Earmarking Sheep May Become Optional in Iceland Skip to content
Photo: Golli.

Earmarking Sheep May Become Optional in Iceland

The practice of marking sheep by cutting notches into their ears may soon become optional in Iceland, Bændablaðið reports. Earmarking sheep and goats is required by law in Iceland, though most Icelandic sheep are now also tagged with plastic or metal plates on their ears. The legislative change is proposed on the basis of animal welfare as well as the efficiency of more modern methods such as tagging.

An old tradition to mark ownership

The tradition of earmarking livestock is not unique to Iceland. It is practised across the Nordic region and the Shetland Islands, and most likely arrived in Iceland with the earliest settlers. Notching sheep ears with distinctive patterns was historically done to mark their ownership, an important practice wherever sheep are released in the summer to roam freely and mix with animals from other farms, as has been done in Iceland since the island’s settlement.

Today most Icelandic sheep are also marked with plastic or metal ear tags that are printed with the designated numbers of their farm, owner, and locality, as well as a symbol identifying their county and individual livestock number. A bill currently under review by the Icelandic Parliament proposes making this tagging system mandatory and making earmarking optional, as the “age-old method of safeguarding animal ownership is no longer needed.”

Photo: Vísindavefurinn. Earmarks used by Icelandic sheep farmers.

Unlikely that sheep farmers will stop earmarking

Unnsteinn Snorri Snorrason, CEO of the National Association of Sheep Farmers (Landssamtök sauðfjárbænda), says that the Association is not opposed to the change, though he doubts that farmers will stop using earmarks.
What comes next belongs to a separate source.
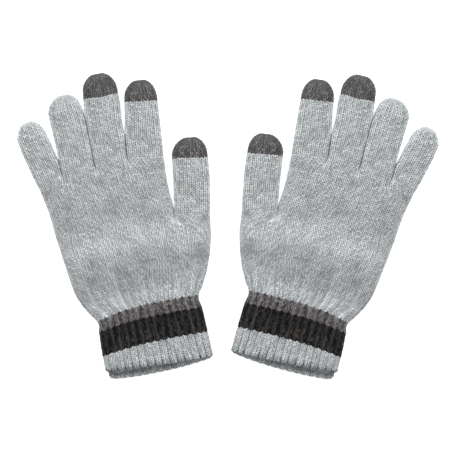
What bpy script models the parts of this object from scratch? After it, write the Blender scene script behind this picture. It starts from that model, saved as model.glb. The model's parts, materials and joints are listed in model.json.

Unlike tags, Unnsteinn says, earmarks allow farmers to identify sheep from a distance, though even newer methods such as microchipping could provide other advantages when it comes to identifying and herding sheep. “Earmarks are handy where sheep are kept on common land or where farmers have adjacent pastureland,” says Unnsteinn, though they are less important where sheep are kept on private land.

“The flaw with stopping earmarking and when ears are whole is that then anyone could cut off a tag and replace it with their own and claim the sheep. Farmers must therefore decide for themselves whether they want to keep marking and thus ensure their ownership or exclusively use tags. There are also farmers that don’t want to earmark their sheep based on animal welfare views.”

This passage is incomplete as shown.